Minha mãe uma grande guerreira, que sempre lutou para dar de tudo do bom e do melhor para mim e meu irmão, diante das condições. Meu pai nunca foi presente. Minha avó que assumia esse lado paterno, aprendi muitas coisas com ela por ela ser mais presente, já minha mãe a gente perdeu o contato. Minha vó eu adorava, amo minha avó e acredito que ela deve estar junto aqui, minha avó era fantástica e nos contava várias histórias sobre a 2ª guerra Mundial, ela contava vária histórias.
Considero o povo Guajajara como uma família imensa, foi o primeiro povo que me acolheu, com o grande saudoso guerreiro Zezico Guajajara e foi a porta de entrada dessa grande família que são os povos originários.

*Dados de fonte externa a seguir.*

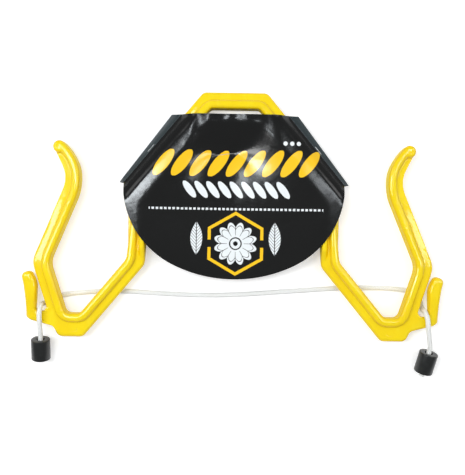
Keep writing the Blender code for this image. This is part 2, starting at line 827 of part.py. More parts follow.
def sleeve_outline():
    """The outline of a card panel, clockwise: top edge, seams and the rounded flap below."""
    _, upper, lower = sleeve_lines()
    flap_centre = Vector((0, SHOULDER.y - SLEEVE_FLAP_DROP + SLEEVE_FLAP_RADIUS))
    side_x = lower.x - SLEEVE_FOOT_NOTCH - SLEEVE_SIDE_RADIUS
    reach = SLEEVE_FLAP_RADIUS - SLEEVE_SIDE_RADIUS
    side_centre = flap_centre + Vector((side_x, -math.sqrt(reach**2 - side_x**2)))
    change = math.degrees(math.atan2(side_x, flap_centre.y - side_centre.y))
    right = [upper, lower]
    for step in range(7):
        angle = math.radians(90 + (90 - change) * step / 6)
        right.append(side_centre + Vector((math.sin(angle), math.cos(angle))) * SLEEVE_SIDE_RADIUS)
    for step in range(1, 5):
        angle = math.radians(180 - change * (1 - step / 4))
        right.append(flap_centre + Vector((math.sin(angle), math.cos(angle))) * SLEEVE_FLAP_RADIUS)
    left = [Vector((-point.x, point.y)) for point in reversed(right[:-1])]
    return right + left


def crown_distance(point):
    """How far a point of the plan lies from the crown of the centre staple."""
    centre = CENTRE_STAPLE
    along = heading_vector(90 - CENTRE_STAPLE_TURN)
    reach = Vector(point) - centre
    share = max(-CENTRE_STAPLE_CROWN / 2, min(CENTRE_STAPLE_CROWN / 2, reach.dot(along)))
    return (reach - along * share).length


def card_height(point, crest):
    """Height of a panel's inner face off the middle: flat seams, a crest over the bars, a dimple."""
    inside = SLANT_OUTER.inside((abs(point[0]), point[1]))
    seam = GAP / 2 + max(0.0, inside + SLEEVE_CREASE) * SLEEVE_SLOPE
    share = (crown_distance(point) - DIMPLE_FLAT) / DIMPLE_RADIUS
    share = max(0.0, min(1.0, share))
    dimple = GAP / 2 + (crest - GAP / 2) * share * share * (3 - 2 * share)
    return min(crest, seam, dimple)


def panel_feature_lines(crest):
    """Plan lines on which a panel's slope changes: creases beside the seams and rings of the dimple."""
    top, _, lower = sleeve_lines()
    lines = []
    crest_inside = crest / SLEEVE_SLOPE - SLEEVE_CREASE
    for inside in (-SLEEVE_CREASE, crest_inside):
        crease = SLANT_OUTER.offset(inside)
        above = crease.at_height(top.point.y + CARD_THICKNESS)
        right = [above, crease.at_height(lower.y - SLEEVE_CREASE_RUN)]
        lines.append(right)
        lines.append([Vector((-point.x, point.y)) for point in right])
    centre = CENTRE_STAPLE
    along = heading_vector(90 - CENTRE_STAPLE_TURN)
    across = heading_vector(-CENTRE_STAPLE_TURN)
    for share in (0.0, 0.25, 0.5, 0.75, 1.0):
        radius = DIMPLE_FLAT + DIMPLE_RADIUS * share
        steps = 8
        ring = []
        for end in (1, -1):
            for step in range(steps // 2 + 1):
                angle = math.pi / 2 - math.pi * step / (steps // 2)
                spot = centre + along * end * (CENTRE_STAPLE_CROWN / 2 + radius * math.cos(angle))
                ring.append(spot + across * end * radius * math.sin(angle))
        lines.append(ring + ring[:1])
    return lines


def build_panel(face, crest):
    """A bmesh builder for one card panel's inner surface. Face is 1 for the front, -1 for the back."""

    def build(work):
        outline = sleeve_outline()
        points = list(outline)
        count = len(outline)
        edges = [(index, (index + 1) % count) for index in range(count)]
        for line in panel_feature_lines(crest):
            start = len(points)
            points += line
            edges += [(start + index, start + index + 1) for index in range(len(line) - 1)]
        verts, _, faces, *_ = delaunay_2d_cdt(points, edges, [list(range(count))], 1, 1e-6)
        made = []
        for point in verts:
            height = card_height(point, crest)
            made.append(work.verts.new((point.x, point.y, MIDDLE + face * height)))
        for corners in faces:
            work.faces.new([made[index] for index in corners])

    return build


def make_panel(name, face, crest, material):
    """One card panel, thickened outwards, with holes for the staple legs."""
    work = bmesh.new()
    build_panel(face, crest)(work)
    work.normal_update()
    for side in work.faces:
        if side.normal.z * face < 0:
            side.normal_flip()
    loose = [vert for vert in work.verts if not vert.link_faces]
    bmesh.ops.delete(work, geom=loose, context="VERTS")
    mesh = bpy.data.meshes.new(name)
    work.to_mesh(mesh)
    work.free()
    mesh.shade_smooth()
    panel = add_object(name, mesh, material)
    shell = panel.modifiers.new("card", "SOLIDIFY")
    shell.thickness = CARD_THICKNESS
    shell.offset = 1.0
    shell.use_even_offset = True
    holes = panel.modifiers.new("staple_holes", "BOOLEAN")
    holes.operation = "DIFFERENCE"
    holes.operand_type = "COLLECTION"
    holes.collection = bpy.data.collections["staple_hole_cutters"]
    holes.solver = "EXACT"
    return panel


# Staples


def staple_places():
    """Name, plan place, heading of the crown and crown length of each staple."""
    spot = SLANT_OUTER.offset(-SIDE_STAPLE_SETBACK).at_height(TOP - SIDE_STAPLE_DROP)
    return [
        ("staple_centre", CENTRE_STAPLE, 90 - CENTRE_STAPLE_TURN, CENTRE_STAPLE_CROWN),
        ("staple_right", spot, 180 - SLANT, SIDE_STAPLE_CROWN),
        ("staple_left", Vector((-spot.x, spot.y)), SLANT, SIDE_STAPLE_CROWN),
    ]


def make_hole_cutters():
    """Square cutters through both panels, one round each staple leg."""
    cutters = bpy.data.collections.new("staple_hole_cutters")
    bpy.context.scene.collection.children.link(cutters)
    half = STAPLE_HOLE / 2
    reach = RAIL_HEIGHT / 4
    for name, spot, heading, crown in staple_places():
        for index, end in enumerate((-1, 1)):
            place = spot + heading_vector(heading) * end * (crown / 2 - STAPLE_WIRE / 2)
            rings = []
            for height in (-reach, reach):
                corners = ((-half, -half), (half, -half), (half, half), (-half, half))
                rings.append([(place.x + x, place.y + y, MIDDLE + height) for x, y in corners])
            mesh = mesh_from(lambda work, rings=rings: loft(work, rings), f"{name}_hole_{index}")
            cutter = bpy.data.objects.new(mesh.name, mesh)
            cutters.objects.link(cutter)
            cutter.hide_render = True
            cutter.display_type = "WIRE"


def make_staple(name, spot, heading, crown, material):
    """A wire staple: crown in front, a leg through both panels at each end, clinched behind."""
    along = heading_vector(heading)
    half = crown / 2 - STAPLE_WIRE / 2
    front = MIDDLE + GAP / 2 + CARD_THICKNESS + GAP + STAPLE_WIRE / 2
    back = 2 * MIDDLE - front
    bend = STAPLE_LEG_BEND
    shape = [
        (half - STAPLE_CLINCH, back),
        (half - bend, back),
        (half, back + bend),
        (half, front - bend),
        (half - bend, front),
    ]
    shape += [(-reach, height) for reach, height in reversed(shape)]
    curve = bpy.data.curves.new(name, "CURVE")
    curve.dimensions = "3D"
    curve.bevel_depth = STAPLE_WIRE / 2
    curve.bevel_resolution = 1
    curve.use_fill_caps = True
    curve.materials.append(material)
    spline = curve.splines.new("POLY")
    spline.points.add(len(shape) - 1)
    for slot, (reach, height) in zip(spline.points, shape):
        place = along * reach
        slot.co = (place.x, place.y, height - MIDDLE, 1.0)
    item = bpy.data.objects.new(name, curve)
    item.location = (spot.x, spot.y, MIDDLE)
    bpy.context.scene.collection.objects.link(item)
    return item


def main():
    """Build the whole restrainer."""
    for item in list(bpy.data.objects):
        bpy.data.objects.remove(item, do_unlink=True)
    yellow = make_material("yellow_plastic", (0.95, 0.66, 0.005), 0.32)
    white = make_material("white_braid", (0.86, 0.86, 0.83), 0.85)
    rubber = make_material("black_rubber", (0.012, 0.012, 0.012), 0.55)
    card = make_material("black_card", (0.012, 0.012, 0.014), 0.25)
    steel = make_material("staple_steel", (0.62, 0.62, 0.63), 0.3, 1.0)
    make_frame(yellow)
    make_cord("neck_cord", neck_cord_points(), white)
    for side in SIDES:
        make_tail(side, white, rubber)
    make_hole_cutters()
    front_crest = RAIL_HEIGHT / 2 + GAP
    back_crest = MIDDLE - CARD_THICKNESS
    make_panel("card_front", 1, front_crest, card)
    make_panel("card_back", -1, back_crest, card)
    for name, spot, heading, crown in staple_places():
        make_staple(name, spot, heading, crown, steel)


main()
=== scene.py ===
"""Dressed model of a sheep restrainer, lying on its back on a pale floor.

A yellow moulded neck and leg frame carries a white braided cord with a rubber stopper at each
end. A black laminated card sleeve is stapled round its neck arch.
Metres. +X is to the right, +Y towards the top of the arch and +Z up, out of the floor.
Headings in the plan are compass headings in degrees: 0 along +Y, 90 along +X.
"""

import logging
import math
from collections.abc import Callable, Sequence
from dataclasses import dataclass
from enum import Enum

import bmesh
import bpy
import numpy
from mathutils import Matrix, Vector
from mathutils.geometry import delaunay_2d_cdt


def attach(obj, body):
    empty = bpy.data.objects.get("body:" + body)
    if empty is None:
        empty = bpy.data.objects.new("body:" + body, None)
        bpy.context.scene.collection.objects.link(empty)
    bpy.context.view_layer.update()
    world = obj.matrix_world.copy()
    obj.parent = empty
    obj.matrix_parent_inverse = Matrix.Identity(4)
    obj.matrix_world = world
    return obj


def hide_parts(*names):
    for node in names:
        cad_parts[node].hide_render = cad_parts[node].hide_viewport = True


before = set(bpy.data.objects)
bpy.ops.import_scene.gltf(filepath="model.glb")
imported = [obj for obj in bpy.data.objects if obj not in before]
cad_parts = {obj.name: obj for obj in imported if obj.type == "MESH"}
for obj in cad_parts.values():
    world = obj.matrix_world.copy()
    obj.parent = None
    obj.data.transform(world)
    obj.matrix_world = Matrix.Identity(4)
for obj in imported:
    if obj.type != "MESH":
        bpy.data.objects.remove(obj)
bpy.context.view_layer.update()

log = logging.getLogger("restrainer")


# Types that many functions take

Item = bpy.types.Object
Material = bpy.types.Material
Socket = bpy.types.NodeSocket
Rgba = tuple[float, float, float, float]
Place = tuple[float, float, float]


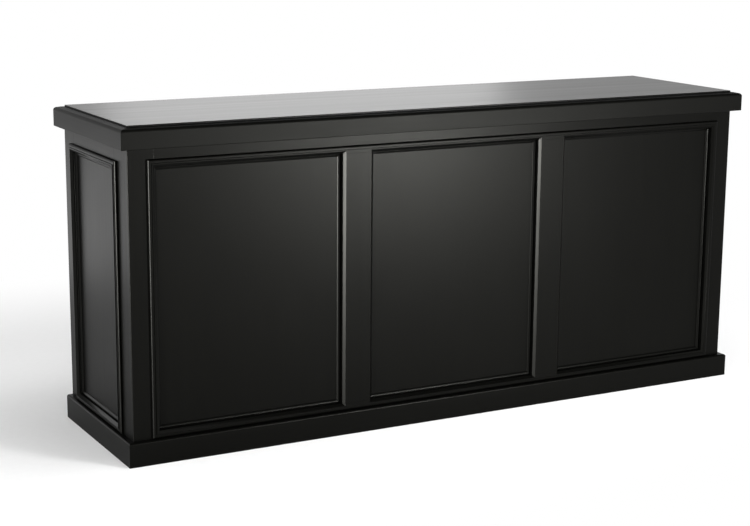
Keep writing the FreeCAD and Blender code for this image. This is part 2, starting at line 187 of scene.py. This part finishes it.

Eu não conhecia ninguém, cheguei lá com uma alimentação que era pra ser entregue para um movimento que ia ter lá. Era duas horas da manhã, e quando eu cheguei assim todo mundo saiu de suas casas porque achavam estranho um carro chegar de madrugada na Aldeia e todo mundo saiu, mas a pessoa que me receberia era ele e aí ele chamou uns guardiões para descarregar e guardar na escola e depois ele me chamou para jantar e conversamos bastante. Nesse dia acho que a gente só teve um cochilo porque de manhã cedo a gente já tava de pé e eu tava ansioso por aquele contato.
O trabalho de fiscalização de Terras Indígenas é um trabalho totalmente diferente do que as pessoas pensam falam e as vezes não tem muita noção do que acontece. É um trabalho muito arriscado com todos os seus fatores de risco é, são os invasores que muitas vezes já estão dentro do território e as vezes eles podem ver quando você entra e ficam monitorando. Além desses invasores tem pessoal que vai para destruir mesmo, cortando madeira, abrindo roça, plantando droga, fazendo garimpo, enfim, trazendo tudo quanto é desgraça para terra indígena. Geralmente esses elementos são pessoas muito ruins, são pessoas perigosas.
O incêndio de 2015, que foi um incêndio devastador para todas as terras Indígenas do Maranhão e outros territórios também, mas em específico aqui no Maranhão onde eu tive assim o chamado para também ajudar nesse combate a esse incêndio, e foi bem recente logo quando eu tava chegando no movimento junto como já falei, com minha família. A proporção desse incêndio já tava de um tamanho, que em salas de situações que a gente participava no final do dia pra ver o que tinha avançado e onde a gente tinha conseguido isolar, praticamente tava sendo muito pouco o retorno. No final, já não tinha mais recurso do IBAMA e de nenhuma fonte, já estava tudo esgotado,.Estava se aproximando do final do ano e muita gente já queria voltar para suas casas passar natal e reveillon e o que veio salvar todas as terras indígenas foi o grande Tupã, nosso Deus que mandou uma chuva geral e apagou esse incêndio em todas as terras indígenas do Maranhão.